We would not be able to do this with more exotic functions that are densly discontinues, such as the function:
f(x) = 0 iff x is rational
f(x) = 1 iff x is irrational
There is no way a neural network can reasonably model that function.
I find it very interesting that I'm being downvoted based on the difference between my self-concept and whoever is doing the downvoting (they don't think they are a neural network). I'm pretty sure that's not what downvotes are supposed to be used for. Perhaps those who are doing the downvoting would be interested in reading the textbook dedicated to the notion that human beings are neural networks, called Computational Cognitive Neuroscience: https://grey.colorado.edu/CompCogNeuro
I think you might be getting downvotes because the neural networks discussed in the article have nothing to do with the neural structures in a human brain, and it appears that you're oblivious to this fact.
You aren't just getting downvotes from people who disagree with you (if that's why you're getting downvotes); you are failing to gain upvotes from anyone who either agrees with you or thinks your downvotes are unfair.

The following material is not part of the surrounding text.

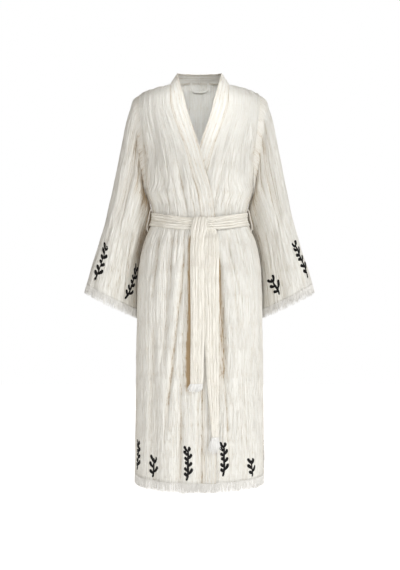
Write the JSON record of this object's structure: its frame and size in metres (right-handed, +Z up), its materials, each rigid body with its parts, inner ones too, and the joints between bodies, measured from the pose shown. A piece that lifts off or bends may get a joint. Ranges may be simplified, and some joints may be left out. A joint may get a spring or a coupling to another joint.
{
  "type": "kimono robe",
  "caption": "Wrap robe of crinkled cotton in worn hollow form, with wide sleeves, a banded front edge, a tied sash, and fringed cuffs and hem.",
  "frame": {"origin": "on the garment's centre line at the height of the side neck points, above the middle of the body's depth", "axes": "+Z up towards the collar, +X towards the wearer's left, -Y out of the front"},
  "size_m": [0.6507, 0.2816, 1.1738],
  "materials": {
    "cloth": "cream crinkled double gauze cotton",
    "band": "the same cloth, folded double",
    "belt": "the same cloth, folded double, creased along its length",
    "fringe": "loose warp threads of the cloth",
    "thread": "chained sewing thread"
  },
  "bodies": {
    "root": {"back": "cloth", "front_right": "cloth", "front_left": "cloth", "sleeve_right": "cloth", "sleeve_left": "cloth", "neckband_right": "band", "neckband_left": "band", "belt": "belt", "belt_knot": "belt", "belt_tail_right": "belt", "belt_tail_left": "belt", "belt_tassel_right": "fringe", "belt_tassel_left": "fringe", "belt_loop_right": "thread", "belt_loop_left": "thread", "hanging_loop": "band", "fringe_hem_back": "fringe", "fringe_hem_right": "fringe", "fringe_hem_left": "fringe", "fringe_cuff_right": "fringe", "fringe_cuff_left": "fringe"}
  },
  "joints": []
}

People downvote to disagree - and there's nothing in any site faqs or guidelines to say this is wrong - but those votes are balanced by people upvoting unfairly downvoted posts.
One of the caveats mentioned in the article is that the neural networks do not necessarily compute a given function precisely, but rather approximate it to an arbitrary accuracy. In the case of the Weierstrass function, this removes any weirdness. This is because, for any accuracy, you could approximate the Weierstrass function as a polynomial. Note that the polynomial example is only to show that the weirdness of the Weierstrass function is not relevant in this context. Approximating it as a polynomial is not necessarily a good approach to approximating it as a neural network.
https://en.wikipedia.org/wiki/Basis_function
This is basic and obvious math. Does slapping the word 'neural' magically make obvious results 1000% more interesting? Why? Because the word 'neural' carries some of that artificial-intelligence-technology-of-the-future cachet?